Recent Trends in Unsupervised Summarization
Mohammad Khosravani, Amine Trabelsi
TL;DR
Unsupervised summarization addresses the problem of producing concise, informative summaries without labeled data. The paper presents a fine-grained taxonomy separating abstractive, extractive, and hybrid methods, and surveys advances across language-model-based generation, reconstruction-based training, and data-driven fine-tuning, including weakly/self-supervised and few-shot approaches. It surveys datasets and evaluation methods, analyzes trends and limitations, and discusses practical concerns such as the cost and reliability of large language models, as well as the challenges of long-/multi-document summarization.
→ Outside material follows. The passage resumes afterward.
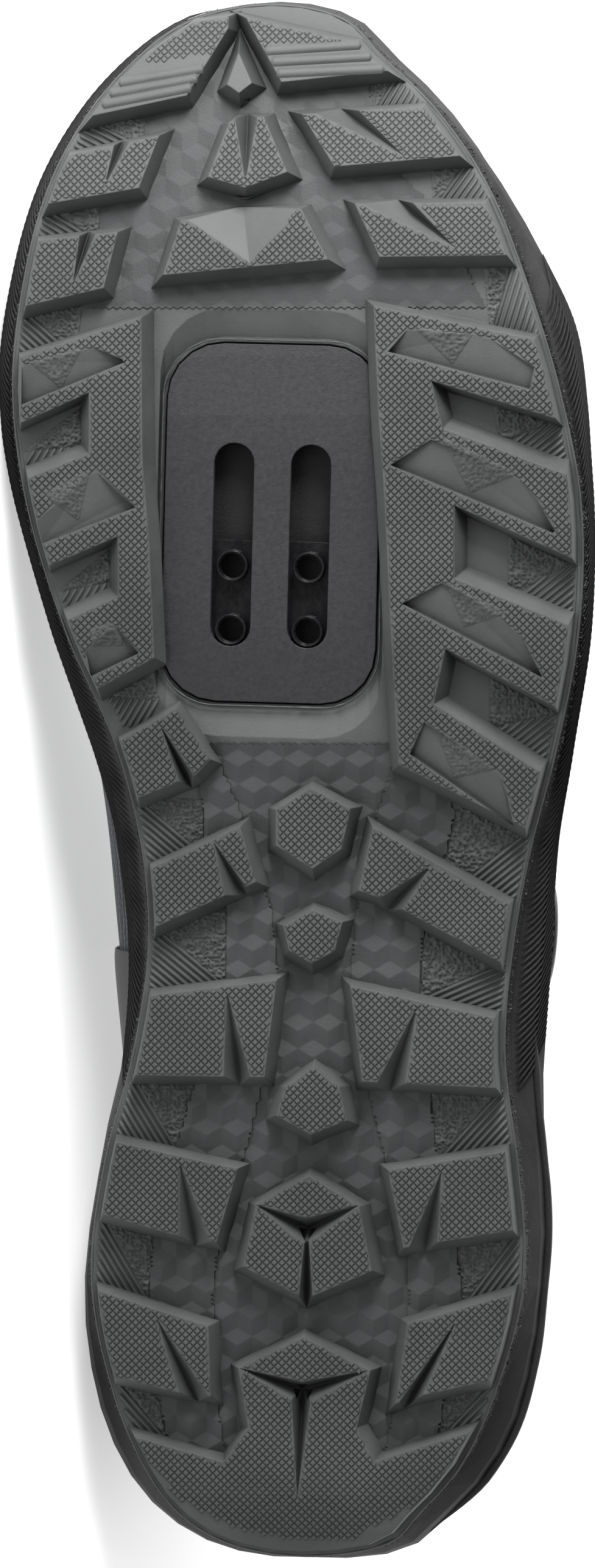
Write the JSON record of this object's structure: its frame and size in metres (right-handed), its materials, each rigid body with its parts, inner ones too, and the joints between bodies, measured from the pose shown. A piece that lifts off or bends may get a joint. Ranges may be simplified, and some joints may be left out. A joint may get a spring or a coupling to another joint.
{
  "type": "cycling shoe",
  "caption": "Left off-road cycling shoe lying on its inner side: lugged rubber sole with a slotted cleat plate, padded tongue, textile upper and a cable dial on the outer quarter.",
  "frame": {"origin": "centre of the bounding box in X and Y, on the surface that the shoe's inner side rests on", "axes": "-X towards the toe, -Y out of the sole, +Z towards the shoe's outer side, which lies up"},
  "size_m": [0.2892, 0.135, 0.1057],
  "materials": {
    "outsole_rubber": "dark grey rubber, matt, with a fine pebble grain",
    "midsole_moulding": "black moulded foam, matt, with fine ribs",
    "cleat_plate_plastic": "near-black filled nylon, matt",
    "cleat_nut_steel": "black oxide, glossy",
    "upper_cloth": "navy-black knitted mesh",
    "overlay_film": "dark grey film, satin",
    "insole_fabric": "black brushed textile",
    "dial_plastic": "black plastic, satin"
  },
  "bodies": {
    "root": {"outsole": "outsole_rubber", "midsole": "midsole_moulding", "cleat_plate": "cleat_plate_plastic", "cleat_nut": "cleat_nut_steel", "insole": "insole_fabric", "upper": "upper_cloth", "counter": "overlay_film", "eyestay": "overlay_film", "tongue": "upper_cloth", "lace_guide_medial_1": "dial_plastic", "lace_guide_medial_2": "dial_plastic", "lace_guide_medial_3": "dial_plastic", "lace_guide_medial_4": "dial_plastic", "lace_guide_lateral_1": "dial_plastic", "lace_guide_lateral_2": "dial_plastic", "lace_guide_lateral_3": "dial_plastic", "lace_guide_lateral_4": "dial_plastic", "lace_cable": "cleat_nut_steel", "dial_base": "overlay_film", "dial_knob": "dial_plastic"}
  },
  "joints": []
}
The work serves as a comprehensive reference for researchers to understand current techniques, datasets, and evaluation practices, and to identify promising directions for scalable and domain-adaptive unsupervised summarization.
Abstract
Unsupervised summarization is a powerful technique that enables training summarizing models without requiring labeled datasets. This survey covers different recent techniques and models used for unsupervised summarization. We cover extractive, abstractive, and hybrid models and strategies used to achieve unsupervised summarization. While the main focus of this survey is on recent research, we also cover some of the important previous research. We additionally introduce a taxonomy, classifying different research based on their approach to unsupervised training. Finally, we discuss the current approaches and mention some datasets and evaluation methods.